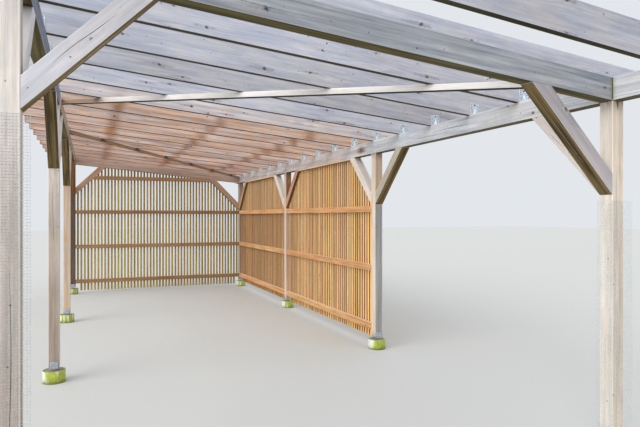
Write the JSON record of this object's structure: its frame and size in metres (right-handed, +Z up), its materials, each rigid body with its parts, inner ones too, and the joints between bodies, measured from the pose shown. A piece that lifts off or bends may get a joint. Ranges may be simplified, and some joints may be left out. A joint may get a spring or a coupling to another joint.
{
  "type": "pergola",
  "caption": "Open post-and-beam timber pergola with a sloping joist roof, knee braces and slatted walls at the rear and along part of one side.",
  "frame": {"origin": "centre of the plan at ground level", "axes": "+Z up, +Y from the open front to the rear wall, +X across the frame towards the low, partly walled side"},
  "size_m": [4.406, 10.348, 2.9979],
  "materials": {
    "weathered_post": "sawn softwood, weathered light grey",
    "weathered_beam": "planed softwood, weathered silver grey",
    "weathered_joist": "planed softwood, silver grey at the front and tan at the rear",
    "brace_timber": "sawn softwood, weathered grey with drying cracks",
    "batten_timber": "sawn softwood batten",
    "rear_slats": "treated softwood, olive yellow",
    "side_slats": "treated softwood, golden tan",
    "galvanised_steel": "galvanised",
    "mesh_wire": "galvanised wire",
    "collar_plastic": "faded yellow-green pipe",
    "clear_pane": "clear flat sheet",
    "concrete": "cast concrete"
  },
  "bodies": {
    "root": {"post_left_1": "weathered_post", "post_left_2": "weathered_post", "post_left_3": "weathered_post", "post_left_4": "weathered_post", "post_right_1": "weathered_post", "post_right_2": "weathered_post", "post_right_3": "weathered_post", "post_right_4": "weathered_post", "side_beam_left_front": "weathered_beam", "side_beam_left_rear": "weathered_beam", "side_beam_right_front": "weathered_beam", "side_beam_right_rear": "weathered_beam", "cross_beam_front": "weathered_beam", "cross_beam_rear": "weathered_beam", "joists": "weathered_joist", "knee_braces_left": "brace_timber", "knee_braces_right": "brace_timber", "knee_braces_front": "brace_timber", "knee_braces_rear": "brace_timber", "wind_brace_front": "batten_timber", "wind_brace_rear": "batten_timber", "right_wall_middle": "side_slats", "right_wall_rear": "side_slats", "rear_wall": "rear_slats", "right_panes_middle": "clear_pane", "right_panes_rear": "clear_pane", "rear_panes": "clear_pane", "joist_brackets_left": "galvanised_steel", "joist_brackets_right": "galvanised_steel", "post_anchors": "galvanised_steel", "footing_collars": "collar_plastic", "footing_cores": "concrete", "climber_mesh_left": "mesh_wire", "climber_mesh_right": "mesh_wire"}
  },
  "joints": []
}
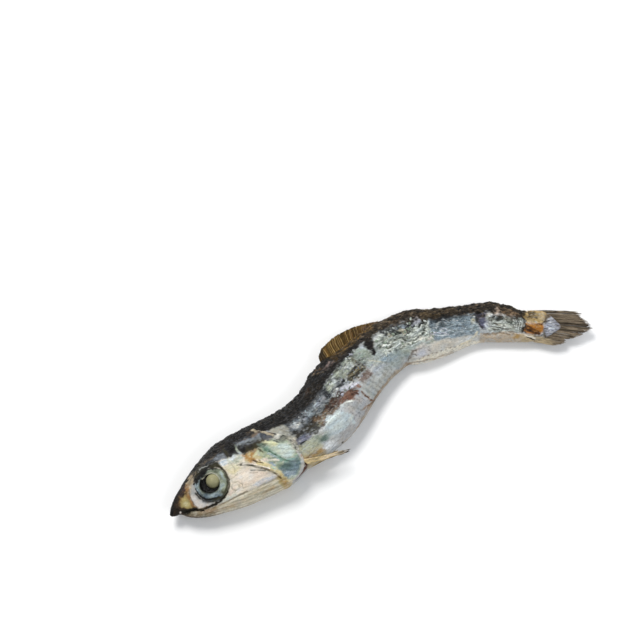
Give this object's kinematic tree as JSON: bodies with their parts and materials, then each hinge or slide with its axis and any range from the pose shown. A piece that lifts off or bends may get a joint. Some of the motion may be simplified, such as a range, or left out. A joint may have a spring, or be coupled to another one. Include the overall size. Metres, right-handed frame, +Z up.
{
  "type": "dried small fish",
  "caption": "Small whole anchovy, dried hard: bent body lying on one flank, sunken ringed eyes, folded back fin and ragged tail.",
  "frame": {"origin": "under the middle of the fish's box, on the surface that it lies on", "axes": "+X from head to tail, +Y towards the fish's back, +Z up, out of its left flank"},
  "size_m": [0.095, 0.026, 0.0083],
  "materials": {
    "dried_skin": "dried silver skin, dark brown back, satin"
  },
  "bodies": {
    "root": {"dried_fish": "dried_skin"}
  },
  "joints": []
}
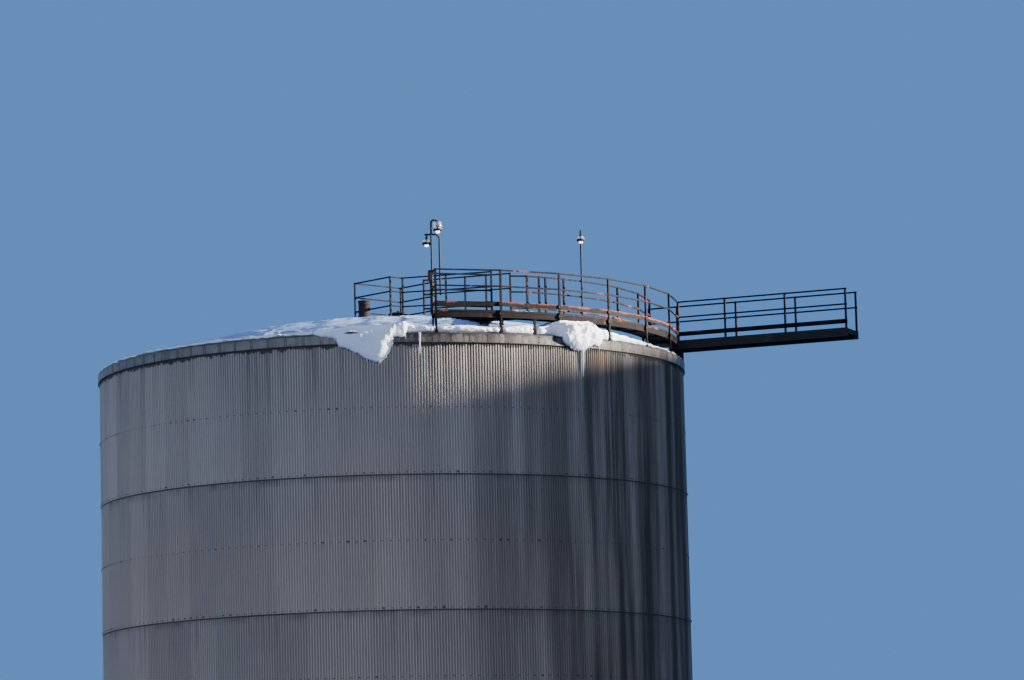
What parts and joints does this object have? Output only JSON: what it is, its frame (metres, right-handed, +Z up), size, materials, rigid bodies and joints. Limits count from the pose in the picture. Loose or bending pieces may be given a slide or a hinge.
────
Word for word, write out all of the data above.

#### [SOLUTION TO THIS TASK]
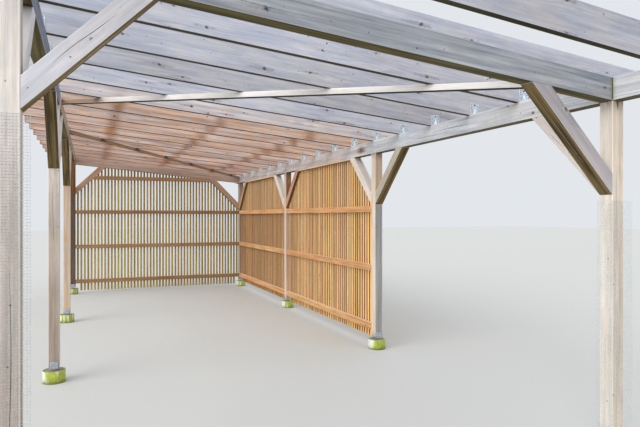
Write the JSON record of this object's structure: its frame and size in metres (right-handed, +Z up), its materials, each rigid body with its parts, inner ones too, and the joints between bodies, measured from the pose shown. A piece that lifts off or bends may get a joint. Ranges may be simplified, and some joints may be left out. A joint may get a spring or a coupling to another joint.
{
  "type": "pergola",
  "caption": "Open post-and-beam timber pergola with a sloping joist roof, knee braces and slatted walls at the rear and along part of one side.",
  "frame": {"origin": "centre of the plan at ground level", "axes": "+Z up, +Y from the open front to the rear wall, +X across the frame towards the low, partly walled side"},
  "size_m": [4.406, 10.348, 2.9979],
  "materials": {
    "weathered_post": "sawn softwood, weathered light grey",
    "weathered_beam": "planed softwood, weathered silver grey",
    "weathered_joist": "planed softwood, silver grey at the front and tan at the rear",
    "brace_timber": "sawn softwood, weathered grey with drying cracks",
    "batten_timber": "sawn softwood batten",
    "rear_slats": "treated softwood, olive yellow",
    "side_slats": "treated softwood, golden tan",
    "galvanised_steel": "galvanised",
    "mesh_wire": "galvanised wire",
    "collar_plastic": "faded yellow-green pipe",
    "clear_pane": "clear flat sheet",
    "concrete": "cast concrete"
  },
  "bodies": {
    "root": {"post_left_1": "weathered_post", "post_left_2": "weathered_post", "post_left_3": "weathered_post", "post_left_4": "weathered_post", "post_right_1": "weathered_post", "post_right_2": "weathered_post", "post_right_3": "weathered_post", "post_right_4": "weathered_post", "side_beam_left_front": "weathered_beam", "side_beam_left_rear": "weathered_beam", "side_beam_right_front": "weathered_beam", "side_beam_right_rear": "weathered_beam", "cross_beam_front": "weathered_beam", "cross_beam_rear": "weathered_beam", "joists": "weathered_joist", "knee_braces_left": "brace_timber", "knee_braces_right": "brace_timber", "knee_braces_front": "brace_timber", "knee_braces_rear": "brace_timber", "wind_brace_front": "batten_timber", "wind_brace_rear": "batten_timber", "right_wall_middle": "side_slats", "right_wall_rear": "side_slats", "rear_wall": "rear_slats", "right_panes_middle": "clear_pane", "right_panes_rear": "clear_pane", "rear_panes": "clear_pane", "joist_brackets_left": "galvanised_steel", "joist_brackets_right": "galvanised_steel", "post_anchors": "galvanised_steel", "footing_collars": "collar_plastic", "footing_cores": "concrete", "climber_mesh_left": "mesh_wire", "climber_mesh_right": "mesh_wire"}
  },
  "joints": []
}
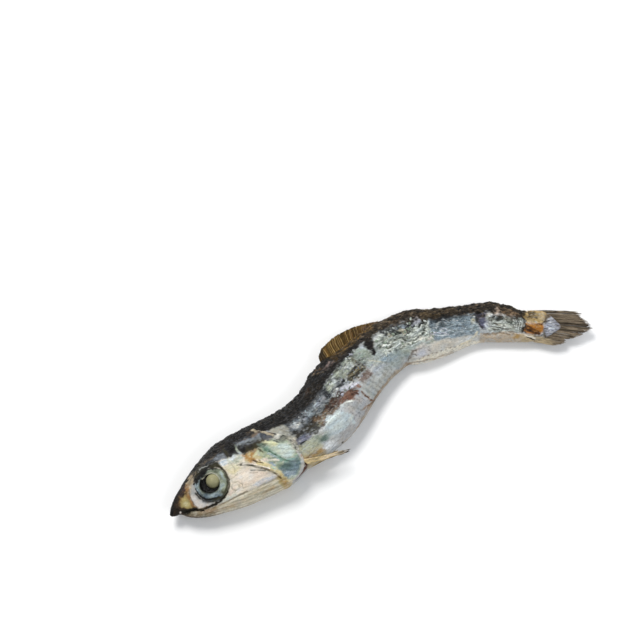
Give this object's kinematic tree as JSON: bodies with their parts and materials, then each hinge or slide with its axis and any range from the pose shown. A piece that lifts off or bends may get a joint. Some of the motion may be simplified, such as a range, or left out. A joint may have a spring, or be coupled to another one. Include the overall size. Metres, right-handed frame, +Z up.
{
  "type": "dried small fish",
  "caption": "Small whole anchovy, dried hard: bent body lying on one flank, sunken ringed eyes, folded back fin and ragged tail.",
  "frame": {"origin": "under the middle of the fish's box, on the surface that it lies on", "axes": "+X from head to tail, +Y towards the fish's back, +Z up, out of its left flank"},
  "size_m": [0.095, 0.026, 0.0083],
  "materials": {
    "dried_skin": "dried silver skin, dark brown back, satin"
  },
  "bodies": {
    "root": {"dried_fish": "dried_skin"}
  },
  "joints": []
}
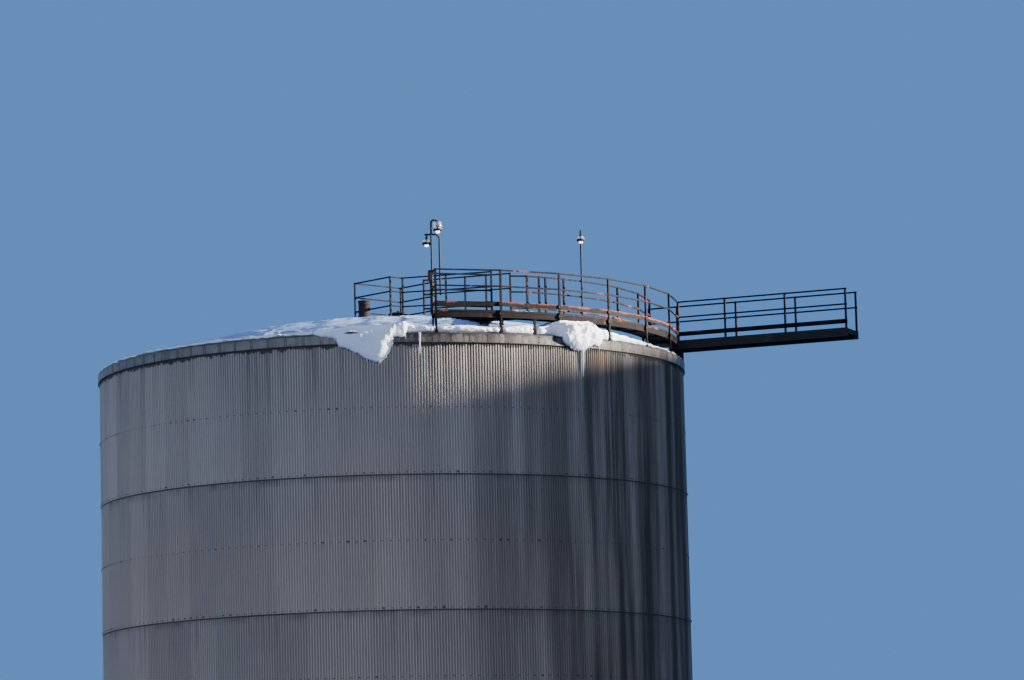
What parts and joints does this object have? Output only JSON: what it is, its frame (metres, right-handed, +Z up), size, materials, rigid bodies and joints. Limits count from the pose in the picture. Loose or bending pieces may be given a slide or a hinge.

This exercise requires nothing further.